• OBJECTIVE
Reproduce each line of the listing exactly.

** Start INFORMATION PROVIDED **

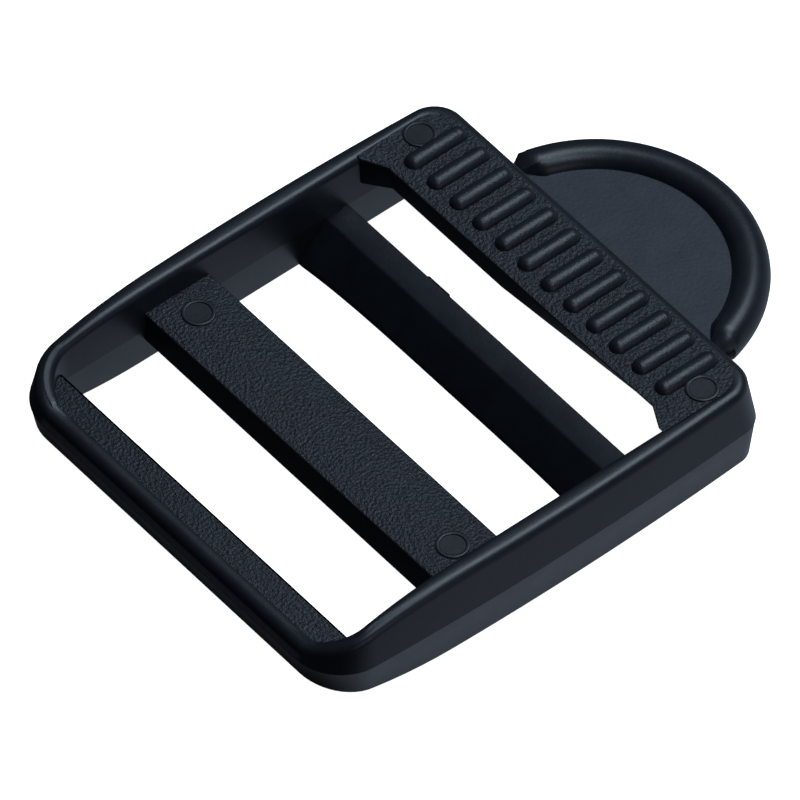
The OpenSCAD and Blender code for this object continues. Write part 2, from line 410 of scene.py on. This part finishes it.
def frame_rim():
    """The two rails, the rear wall and the outer edge of the end bar, one closed ring."""
    base = outline(STRAIGHT, END_A, END_D, CORNER_A_R, CORNER_D_R, True)
    piece = start("frame_rim", bpy.ops.mesh.primitive_plane_add, size=1, location=(0, 0, 0))
    bpy.ops.mesh.select_all(action="SELECT")
    stretch((2 * STRAIGHT, END_D - END_A, 1), (0, 0, 0))
    slide(0, (END_A + END_D) / 2, PARTING)
    for end, radius, steps in ((END_A, CORNER_A_R, 12), (END_D, CORNER_D_R, 10)):
        choose("VERT", lambda v, p: abs(p.y - end) < 0.01)
        bpy.ops.mesh.bevel(offset=radius * MM, segments=steps, affect="VERTICES", profile=0.5,
                           offset_type="OFFSET")
    bpy.ops.mesh.select_all(action="SELECT")
    bpy.ops.mesh.delete(type="ONLY_FACE")
    choose("EDGE", lambda e, p: abs(abs(p.x) - STRAIGHT) < 1e-3)
    bpy.ops.mesh.subdivide(number_cuts=23)
    choose("EDGE", lambda e, p: abs(p.y - END_A) < 1e-3 or abs(p.y - END_D) < 1e-3)
    bpy.ops.mesh.subdivide(number_cuts=13)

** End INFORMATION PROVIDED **

• EXERCISE RESPONSE
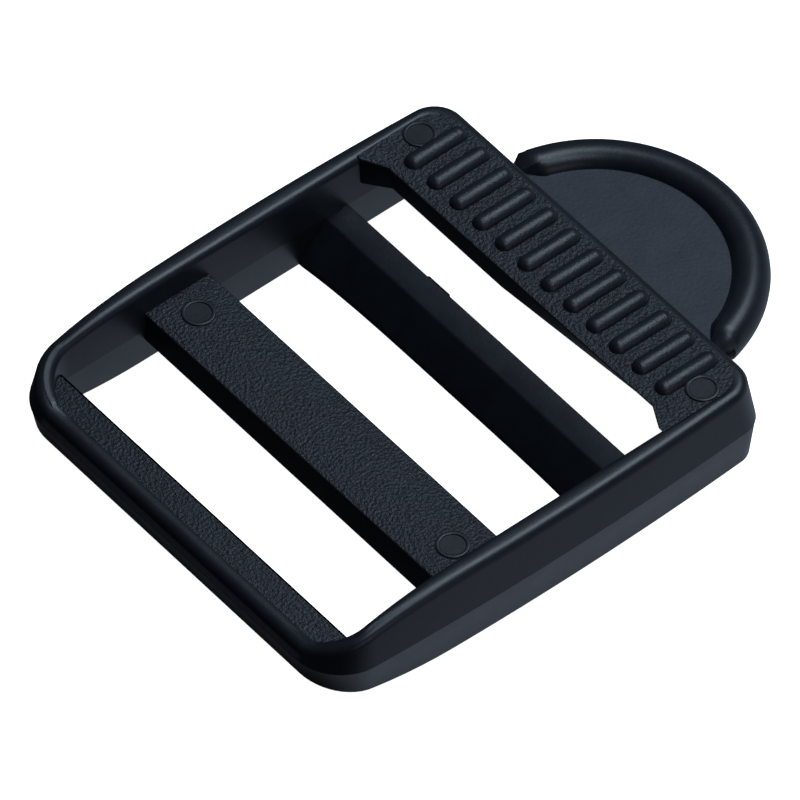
The OpenSCAD and Blender code for this object continues. Write part 2, from line 410 of scene.py on. This part finishes it.
def frame_rim():
    """The two rails, the rear wall and the outer edge of the end bar, one closed ring."""
    base = outline(STRAIGHT, END_A, END_D, CORNER_A_R, CORNER_D_R, True)
    piece = start("frame_rim", bpy.ops.mesh.primitive_plane_add, size=1, location=(0, 0, 0))
    bpy.ops.mesh.select_all(action="SELECT")
    stretch((2 * STRAIGHT, END_D - END_A, 1), (0, 0, 0))
    slide(0, (END_A + END_D) / 2, PARTING)
    for end, radius, steps in ((END_A, CORNER_A_R, 12), (END_D, CORNER_D_R, 10)):
        choose("VERT", lambda v, p: abs(p.y - end) < 0.01)
        bpy.ops.mesh.bevel(offset=radius * MM, segments=steps, affect="VERTICES", profile=0.5,
                           offset_type="OFFSET")
    bpy.ops.mesh.select_all(action="SELECT")
    bpy.ops.mesh.delete(type="ONLY_FACE")
    choose("EDGE", lambda e, p: abs(abs(p.x) - STRAIGHT) < 1e-3)
    bpy.ops.mesh.subdivide(number_cuts=23)
    choose("EDGE", lambda e, p: abs(p.y - END_A) < 1e-3 or abs(p.y - END_D) < 1e-3)
    bpy.ops.mesh.subdivide(number_cuts=13)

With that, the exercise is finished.